* _SHORT EXERCISE_: Go from the first line to the line with "END_WHOLE = 0.96" and return those lines verbatim, ends included.

[Start SUPPLIED MATERIAL]

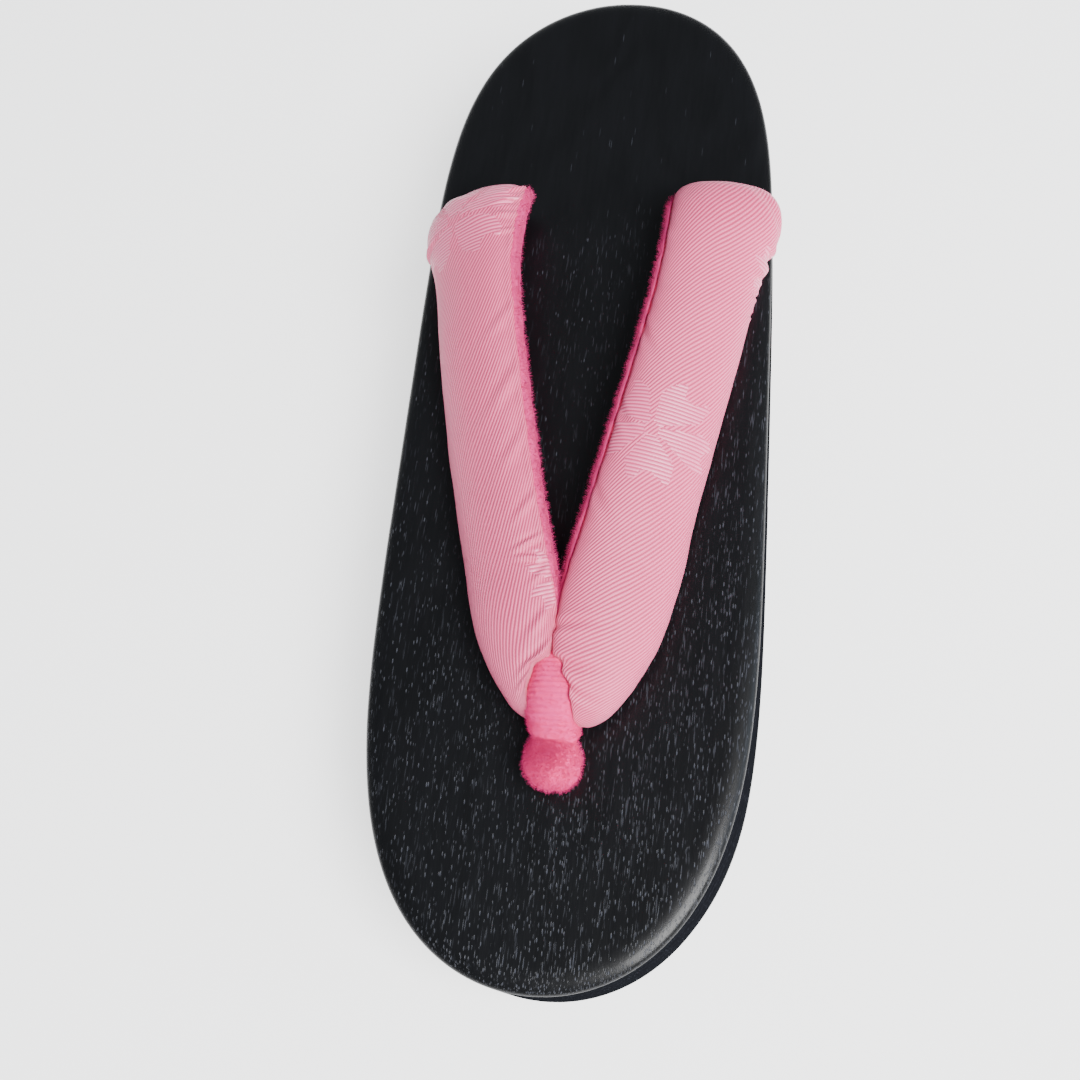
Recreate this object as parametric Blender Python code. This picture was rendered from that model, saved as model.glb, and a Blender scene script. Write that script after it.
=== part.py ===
"""Geta sandal: a low wooden deck with a heel block, two rubber sheets under it,
padded straps joined at the front, and a velvet thong that ties them down.

X runs across, Y along with the toe at minus Y, and Z up from the floor.
"""
import math

import bmesh
import bpy
from mathutils import Vector

# Deck outline, seen from above
LENGTH = 0.235
TOE_WIDTH = 0.0823        # width that the outline's sides reach towards the toe
HEEL_WIDTH = 0.0777       # and towards the heel
TOE_FULLNESS = 4.6        # a higher power makes an end squarer
HEEL_FULLNESS = 5.4
OUTLINE_POINTS = 88
END_STARTS = 0.62         # shares of half the length where a side wall begins to turn
END_WHOLE = 0.96          # into an end's wall, and where it has done so

# Deck heights over the floor, and the edge of its top
HEEL_HEIGHT = 0.0364
TOE_HEIGHT = 0.0241
SHOULDER_ACROSS = 0.0050
SHOULDER_DROP = 0.0018
SIDE_LEAN = math.radians(1.5)
HEEL_LEAN = math.radians(4.0)
TOE_LEAN = math.radians(4.6)
SIDE_EDGE_RADIUS = 0.0012
HEEL_EDGE_RADIUS = 0.0075
TOE_EDGE_RADIUS = 0.0026
SHOULDER_STEPS = 4
WALL_LEVELS = (-0.10, 0.015, 0.05, 0.10, 0.16, 0.24, 0.34, 0.62, 1.0)   # shares of the wall's height

# Underside: heel block, arch and toe spring
HEEL_BLOCK_LENGTH = 0.057     # from the back of the deck to the block's front foot
HEEL_FACE_LEAN = math.radians(17)
ARCH_RADIUS = 0.008
ARCH_CROWN = 0.0175           # where the block's face and the arch's slope would meet
ARCH_SLOPE = math.radians(15.4)
ARCH_EASE = 0.060
TOE_SPRING = 0.0037
TOE_SPRING_LENGTH = 0.0425
TOE_SPRING_STEPS = 7
RUBBER_THICKNESS = 0.0030
GAP = 0.0003                  # between pieces that touch
ARC_STEP = math.radians(11)   # the most that a rounded corner turns from point to point
SHARP_ANGLE = math.radians(35)

# Holes, measured from the deck's two ends
REAR_HOLE_SPREAD = 0.056
REAR_HOLE_FROM_HEEL = 0.0665
FRONT_HOLE_FROM_TOE = 0.0445
STRAPS_ASIDE = 0.0013         # the three holes lie a little to one side of the middle
HOLE_DIAMETER = 0.0095
ROUND_SIDES = 24
KNOT_DIAMETER = 0.0110
KNOT_THICKNESS = 0.0055
KNOT_RINGS = (-68, -45, -20, 0, 20, 45)   # degrees up from a knot's waist
REAR_KNOT_HANG = 0.0046       # from the arch's unrounded corner line to the top of a rear knot
RECESS_DIAMETER = 0.0200
RECESS_DEPTH = 0.0090         # from the floor

# Padded straps
STRAP_WIDTH = 0.0228
STRAP_THICKNESS = 0.0106
STRAP_LIFT = 0.0078           # height of their middle over the deck
STRAP_TILT = math.radians(25)
STRAP_BACK = 0.0065           # how far a strap's padded end reaches behind its hole
STRAP_TIP = 0.0140            # the middle of the joined straps, behind the front hole
TAIL_CLEARANCE = 0.0004       # all round a cord in its hole
SECTION_POINTS = 20
CROWN = 1.08                  # a section's rise over its middle, and its depth under it,
BELLY = 0.92                  # as shares of half its thickness

# Velvet thong
THONG_WIDTH = 0.0118
THONG_THICKNESS = 0.0046
THONG_FOOT_WIDTH = 0.0122
THONG_FOOT_HEIGHT = 0.0098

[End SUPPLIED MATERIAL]

* _ANSWER IN FULL_:
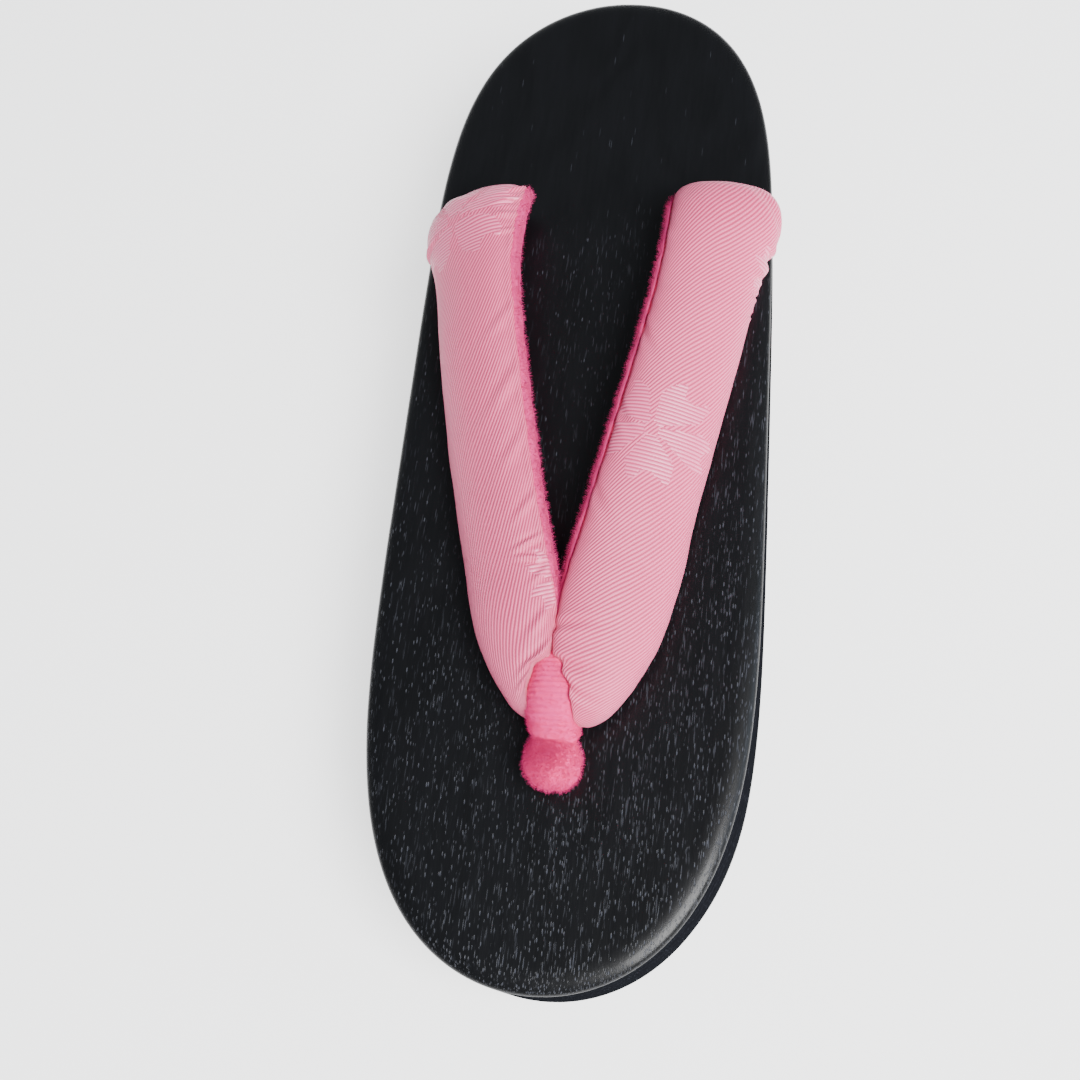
Recreate this object as parametric Blender Python code. This picture was rendered from that model, saved as model.glb, and a Blender scene script. Write that script after it.
=== part.py ===
"""Geta sandal: a low wooden deck with a heel block, two rubber sheets under it,
padded straps joined at the front, and a velvet thong that ties them down.

X runs across, Y along with the toe at minus Y, and Z up from the floor.
"""
import math

import bmesh
import bpy
from mathutils import Vector

# Deck outline, seen from above
LENGTH = 0.235
TOE_WIDTH = 0.0823        # width that the outline's sides reach towards the toe
HEEL_WIDTH = 0.0777       # and towards the heel
TOE_FULLNESS = 4.6        # a higher power makes an end squarer
HEEL_FULLNESS = 5.4
OUTLINE_POINTS = 88
END_STARTS = 0.62         # shares of half the length where a side wall begins to turn
END_WHOLE = 0.96          # into an end's wall, and where it has done so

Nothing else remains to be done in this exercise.